***** RECORDS SHOWN

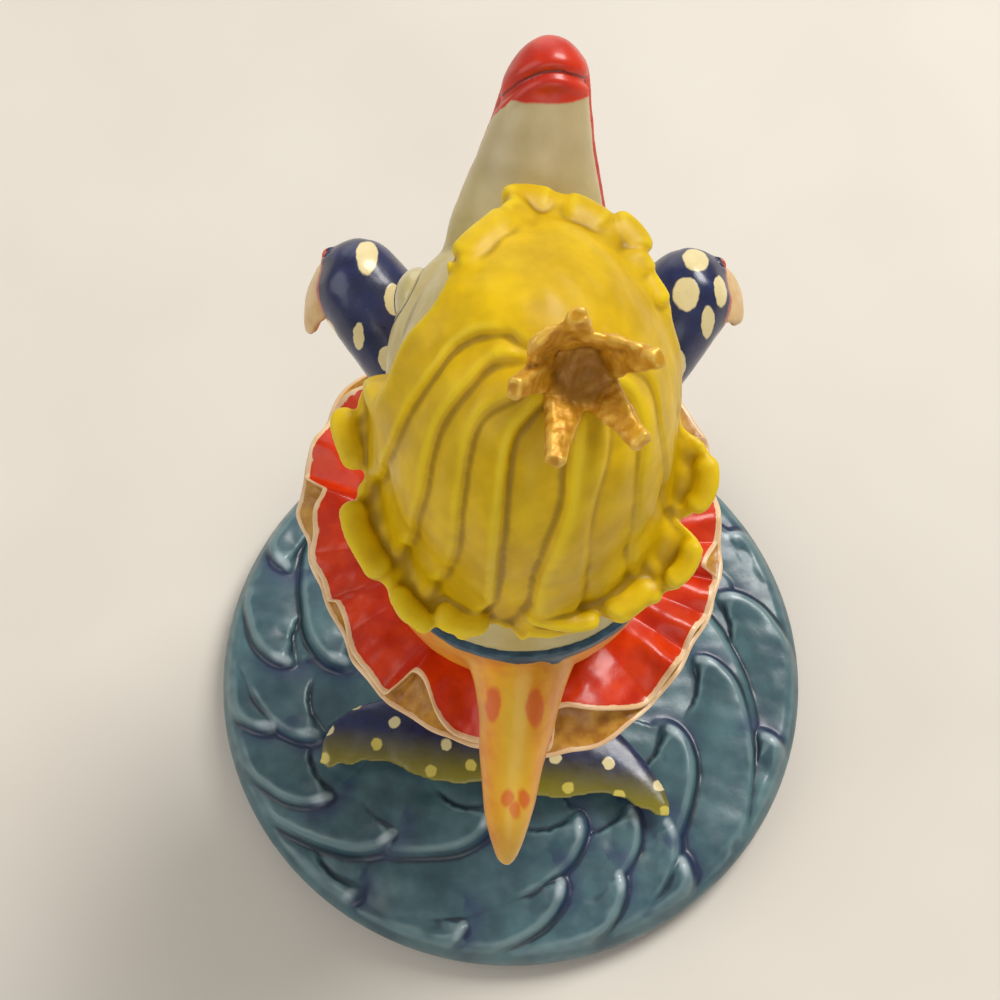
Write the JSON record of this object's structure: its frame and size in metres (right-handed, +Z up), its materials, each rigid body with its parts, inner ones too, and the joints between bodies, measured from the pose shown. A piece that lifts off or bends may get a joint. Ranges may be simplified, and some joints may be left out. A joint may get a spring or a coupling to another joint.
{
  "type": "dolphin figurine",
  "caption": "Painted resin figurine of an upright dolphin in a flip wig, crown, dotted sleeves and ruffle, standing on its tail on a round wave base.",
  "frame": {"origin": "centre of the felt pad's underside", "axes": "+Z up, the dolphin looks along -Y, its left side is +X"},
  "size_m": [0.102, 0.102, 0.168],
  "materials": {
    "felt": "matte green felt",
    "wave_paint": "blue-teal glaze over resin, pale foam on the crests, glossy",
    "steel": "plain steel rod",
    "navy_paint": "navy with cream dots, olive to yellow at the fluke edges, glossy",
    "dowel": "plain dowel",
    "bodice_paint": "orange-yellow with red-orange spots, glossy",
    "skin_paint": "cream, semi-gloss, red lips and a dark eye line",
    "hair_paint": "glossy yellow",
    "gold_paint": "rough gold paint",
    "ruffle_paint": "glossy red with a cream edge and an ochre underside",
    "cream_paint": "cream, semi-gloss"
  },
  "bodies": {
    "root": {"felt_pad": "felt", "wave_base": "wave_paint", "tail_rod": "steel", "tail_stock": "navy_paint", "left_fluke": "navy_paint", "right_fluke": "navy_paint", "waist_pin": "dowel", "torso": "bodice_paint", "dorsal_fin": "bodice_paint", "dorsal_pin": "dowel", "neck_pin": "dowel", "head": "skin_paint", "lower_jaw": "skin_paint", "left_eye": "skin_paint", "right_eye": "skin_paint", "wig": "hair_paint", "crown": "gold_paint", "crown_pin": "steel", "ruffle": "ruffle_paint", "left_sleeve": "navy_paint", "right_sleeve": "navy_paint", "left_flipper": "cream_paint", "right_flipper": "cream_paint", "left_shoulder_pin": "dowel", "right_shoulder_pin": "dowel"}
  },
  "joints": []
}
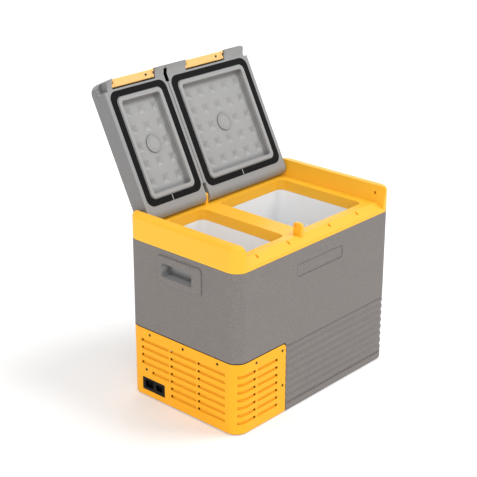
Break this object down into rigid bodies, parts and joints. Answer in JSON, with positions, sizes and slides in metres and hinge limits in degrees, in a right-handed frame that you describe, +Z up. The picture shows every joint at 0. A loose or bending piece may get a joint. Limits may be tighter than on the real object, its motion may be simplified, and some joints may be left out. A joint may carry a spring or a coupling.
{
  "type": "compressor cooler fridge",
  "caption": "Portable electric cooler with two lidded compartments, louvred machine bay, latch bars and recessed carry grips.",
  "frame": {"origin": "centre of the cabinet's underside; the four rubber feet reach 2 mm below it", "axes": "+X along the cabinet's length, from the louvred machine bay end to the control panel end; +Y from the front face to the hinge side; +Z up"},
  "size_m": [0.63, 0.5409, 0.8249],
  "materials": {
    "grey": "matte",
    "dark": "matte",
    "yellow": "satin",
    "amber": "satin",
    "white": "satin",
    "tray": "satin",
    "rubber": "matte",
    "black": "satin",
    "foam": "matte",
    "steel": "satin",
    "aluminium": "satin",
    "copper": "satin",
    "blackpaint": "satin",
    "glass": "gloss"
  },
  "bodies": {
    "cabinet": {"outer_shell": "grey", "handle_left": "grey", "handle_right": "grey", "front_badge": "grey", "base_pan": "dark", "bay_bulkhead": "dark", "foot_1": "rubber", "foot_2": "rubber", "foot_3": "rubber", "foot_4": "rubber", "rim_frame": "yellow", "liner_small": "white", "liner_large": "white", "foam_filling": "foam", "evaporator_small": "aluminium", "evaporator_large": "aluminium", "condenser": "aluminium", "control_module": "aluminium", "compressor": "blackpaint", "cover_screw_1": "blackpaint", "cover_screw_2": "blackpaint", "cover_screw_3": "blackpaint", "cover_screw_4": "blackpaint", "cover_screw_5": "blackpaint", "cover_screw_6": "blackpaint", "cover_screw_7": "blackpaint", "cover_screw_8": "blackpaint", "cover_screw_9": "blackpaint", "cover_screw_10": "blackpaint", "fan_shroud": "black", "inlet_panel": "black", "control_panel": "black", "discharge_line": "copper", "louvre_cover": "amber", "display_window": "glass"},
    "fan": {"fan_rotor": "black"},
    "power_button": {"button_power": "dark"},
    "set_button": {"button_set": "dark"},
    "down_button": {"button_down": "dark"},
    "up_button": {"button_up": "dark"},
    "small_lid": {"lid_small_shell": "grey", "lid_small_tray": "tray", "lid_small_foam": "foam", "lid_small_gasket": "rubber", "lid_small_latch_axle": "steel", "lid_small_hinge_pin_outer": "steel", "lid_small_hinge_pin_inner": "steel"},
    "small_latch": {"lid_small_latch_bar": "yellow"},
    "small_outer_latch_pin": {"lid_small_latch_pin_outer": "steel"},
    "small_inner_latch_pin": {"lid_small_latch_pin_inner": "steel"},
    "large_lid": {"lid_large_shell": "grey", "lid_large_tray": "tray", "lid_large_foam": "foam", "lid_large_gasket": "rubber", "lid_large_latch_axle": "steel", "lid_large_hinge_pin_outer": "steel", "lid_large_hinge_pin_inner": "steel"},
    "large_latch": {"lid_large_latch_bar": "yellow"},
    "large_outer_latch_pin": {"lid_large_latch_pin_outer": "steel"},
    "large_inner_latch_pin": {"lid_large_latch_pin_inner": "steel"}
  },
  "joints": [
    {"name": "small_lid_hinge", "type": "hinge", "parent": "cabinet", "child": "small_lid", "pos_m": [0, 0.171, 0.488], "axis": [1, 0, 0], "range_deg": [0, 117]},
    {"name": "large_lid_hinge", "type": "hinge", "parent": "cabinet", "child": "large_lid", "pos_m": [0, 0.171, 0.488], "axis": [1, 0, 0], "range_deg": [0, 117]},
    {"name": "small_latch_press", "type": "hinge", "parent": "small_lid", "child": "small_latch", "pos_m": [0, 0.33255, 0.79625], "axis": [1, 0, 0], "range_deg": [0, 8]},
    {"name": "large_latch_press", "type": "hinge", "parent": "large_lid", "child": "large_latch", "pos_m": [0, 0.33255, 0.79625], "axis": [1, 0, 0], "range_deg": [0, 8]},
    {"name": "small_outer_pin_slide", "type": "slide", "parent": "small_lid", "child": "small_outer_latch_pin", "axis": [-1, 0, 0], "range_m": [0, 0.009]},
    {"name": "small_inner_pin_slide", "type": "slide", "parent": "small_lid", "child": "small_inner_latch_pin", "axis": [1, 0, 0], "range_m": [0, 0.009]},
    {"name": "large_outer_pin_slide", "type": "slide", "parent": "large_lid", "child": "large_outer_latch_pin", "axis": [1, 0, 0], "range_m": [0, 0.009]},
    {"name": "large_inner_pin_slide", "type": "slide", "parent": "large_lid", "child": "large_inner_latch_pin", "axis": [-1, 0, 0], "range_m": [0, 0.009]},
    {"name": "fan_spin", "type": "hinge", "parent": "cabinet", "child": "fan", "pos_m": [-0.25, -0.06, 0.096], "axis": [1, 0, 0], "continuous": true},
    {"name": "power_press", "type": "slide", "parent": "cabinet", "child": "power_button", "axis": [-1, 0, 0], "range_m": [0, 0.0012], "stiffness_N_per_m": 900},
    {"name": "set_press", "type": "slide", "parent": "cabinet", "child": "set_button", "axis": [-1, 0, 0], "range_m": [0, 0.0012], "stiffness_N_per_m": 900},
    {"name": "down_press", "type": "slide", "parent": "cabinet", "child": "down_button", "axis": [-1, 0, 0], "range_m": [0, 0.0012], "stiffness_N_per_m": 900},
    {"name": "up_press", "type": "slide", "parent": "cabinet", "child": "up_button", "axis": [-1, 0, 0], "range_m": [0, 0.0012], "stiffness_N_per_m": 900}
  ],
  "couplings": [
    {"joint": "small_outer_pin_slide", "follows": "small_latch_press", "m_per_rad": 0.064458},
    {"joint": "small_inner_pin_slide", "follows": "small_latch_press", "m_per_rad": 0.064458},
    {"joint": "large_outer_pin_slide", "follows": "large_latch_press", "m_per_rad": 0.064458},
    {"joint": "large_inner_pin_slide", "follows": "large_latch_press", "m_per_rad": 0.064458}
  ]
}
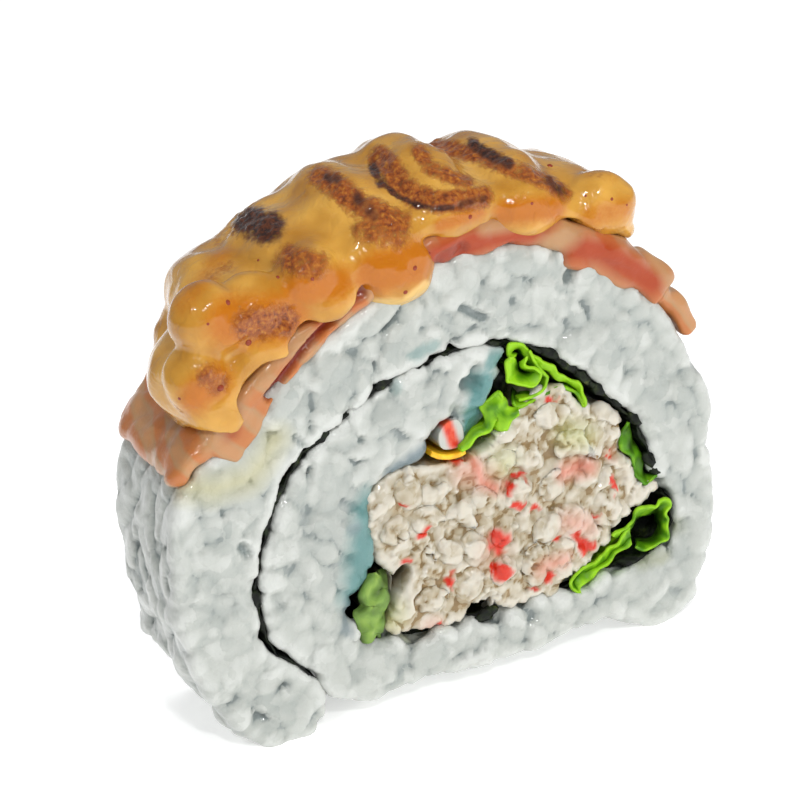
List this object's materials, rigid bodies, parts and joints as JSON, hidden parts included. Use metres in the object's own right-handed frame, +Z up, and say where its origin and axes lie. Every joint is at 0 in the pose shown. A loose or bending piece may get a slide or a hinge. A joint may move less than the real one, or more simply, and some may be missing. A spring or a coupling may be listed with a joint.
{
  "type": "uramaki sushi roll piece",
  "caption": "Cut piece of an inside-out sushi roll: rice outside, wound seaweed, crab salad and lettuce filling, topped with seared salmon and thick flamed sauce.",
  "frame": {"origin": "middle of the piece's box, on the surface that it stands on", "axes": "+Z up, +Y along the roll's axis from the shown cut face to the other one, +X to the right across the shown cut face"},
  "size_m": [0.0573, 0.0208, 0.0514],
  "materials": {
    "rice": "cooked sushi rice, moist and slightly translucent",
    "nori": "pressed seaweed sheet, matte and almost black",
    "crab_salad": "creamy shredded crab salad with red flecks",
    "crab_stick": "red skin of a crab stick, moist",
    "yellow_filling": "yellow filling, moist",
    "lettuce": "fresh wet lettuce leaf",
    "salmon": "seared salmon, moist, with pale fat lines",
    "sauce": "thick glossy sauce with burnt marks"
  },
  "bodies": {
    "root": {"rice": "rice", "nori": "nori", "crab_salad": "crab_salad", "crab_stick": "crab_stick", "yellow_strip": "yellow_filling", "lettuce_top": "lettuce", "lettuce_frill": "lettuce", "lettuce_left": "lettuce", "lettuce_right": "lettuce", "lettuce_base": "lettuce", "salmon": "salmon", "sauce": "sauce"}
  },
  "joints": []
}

**********

SET EXERCISE
Scan the records above for the string "piece", then report every line that contains it.

FULL SOLUTION
Write the JSON record of this object's structure: its frame and size in metres (right-handed, +Z up), its materials, each rigid body with its parts, inner ones too, and the joints between bodies, measured from the pose shown. A piece that lifts off or bends may get a joint. Ranges may be simplified, and some joints may be left out. A joint may get a spring or a coupling to another joint.
Break this object down into rigid bodies, parts and joints. Answer in JSON, with positions, sizes and slides in metres and hinge limits in degrees, in a right-handed frame that you describe, +Z up. The picture shows every joint at 0. A loose or bending piece may get a joint. Limits may be tighter than on the real object, its motion may be simplified, and some joints may be left out. A joint may carry a spring or a coupling.
List this object's materials, rigid bodies, parts and joints as JSON, hidden parts included. Use metres in the object's own right-handed frame, +Z up, and say where its origin and axes lie. Every joint is at 0 in the pose shown. A loose or bending piece may get a slide or a hinge. A joint may move less than the real one, or more simply, and some may be missing. A spring or a coupling may be listed with a joint.
  "type": "uramaki sushi roll piece",
  "caption": "Cut piece of an inside-out sushi roll: rice outside, wound seaweed, crab salad and lettuce filling, topped with seared salmon and thick flamed sauce.",
  "frame": {"origin": "middle of the piece's box, on the surface that it stands on", "axes": "+Z up, +Y along the roll's axis from the shown cut face to the other one, +X to the right across the shown cut face"},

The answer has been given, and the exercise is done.